I shrugged, “Okay, maybe you’ll
put me to sleep then.”
She started her story, “Once
there was this girl…” and I thought it was going to be a nice bedtime story to
put me to sleep. But it turned into a horror
story about a girl being raped by a neighbor boy her age, a boy whom no one
would expect would do such a thing. The
girl screamed, but no one could hear her.
After she escaped from the boy, she suffered in silence because she was
afraid no one would believe her.
When she finished the story, my
heart was pounding and tears were forming in my eyes. Is she telling me about herself?
I wondered. She was one of the very
few girls with no “recorded” past of sexual abuse. Was she
now sharing something she’s kept hidden?
“Mama Kate?
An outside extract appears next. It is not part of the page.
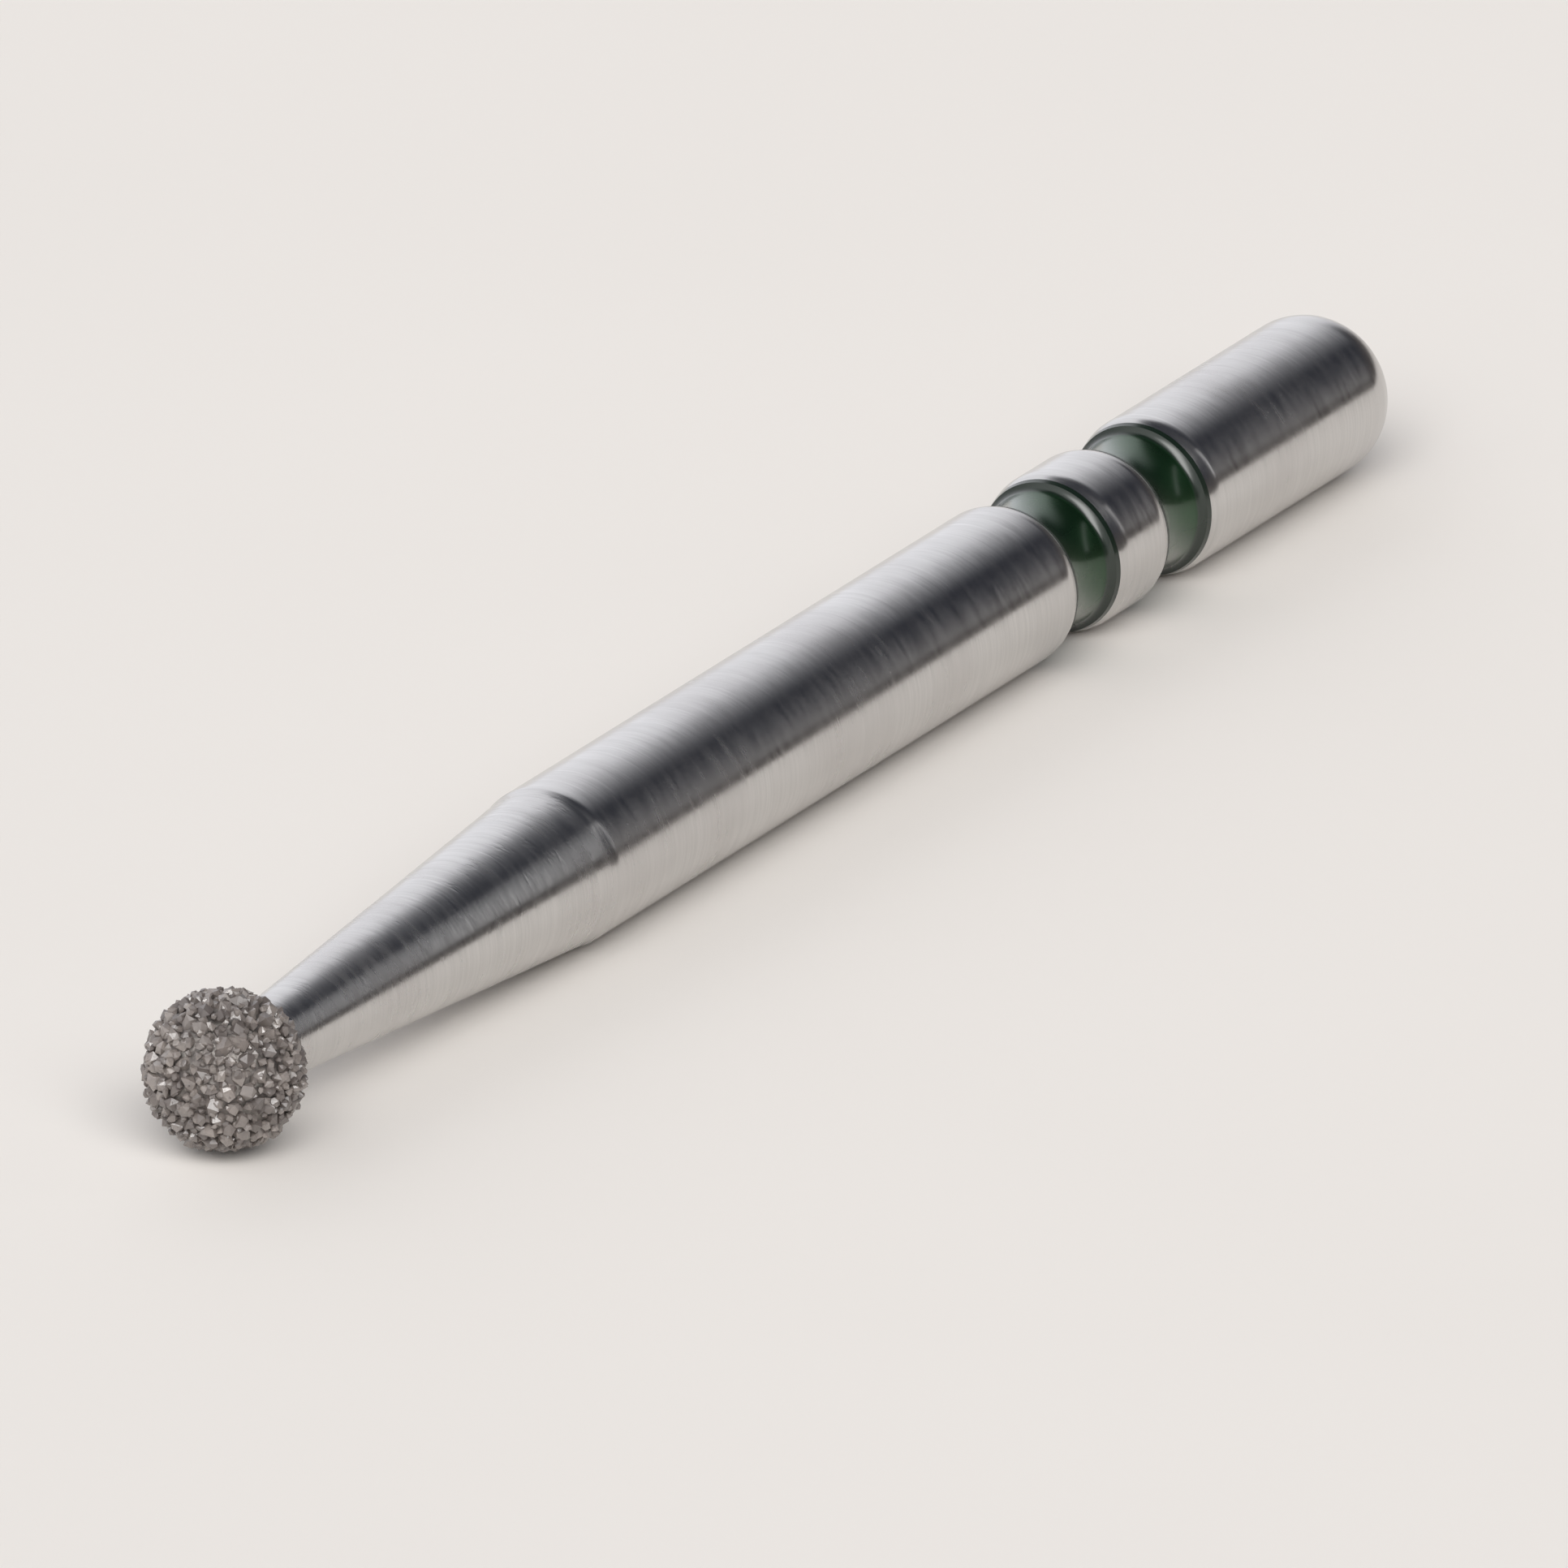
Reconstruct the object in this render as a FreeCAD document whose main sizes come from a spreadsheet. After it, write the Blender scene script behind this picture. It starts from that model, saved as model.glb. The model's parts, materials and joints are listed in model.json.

Are you still awake?” she asked quietly.
I sat up and peered over the
rail of the upper bunk to see her back was turned towards me. “Is this a true story?” I asked without
really wanting to know the answer, without wanting to believe that this girl
was raped only a little over a year ago and never reported it. “Who is this girl?”
Without turning to face me, the
girl’s face dropped into her hands and she answered, “Me.”
I climbed down from my bunk and
put my arm around her as her tears poured onto the floor. I didn’t know what to do or what to say. She had never told anyone about this rape,
not a single person until today. Another
volunteer had shared her story with the girls and encouraged them to refuse to
be silent and to share their stories and pain, too. So this girl was the first to come forward
and finally refuse her silence anymore.
There were only a few words I
could muster up. “I can’t take away this
pain. I can’t save you from it, no
matter how much I wish I could. But I
want you to know I’m here to walk you through it.”
She shook her head in acknowledgement and we both cried
together.
This is what life is like.
"WOW" are my and your Dad's words everytime we read your blogs. Thank you for bringing us into your world and theirs. I/we will be praying once more. Love you so much.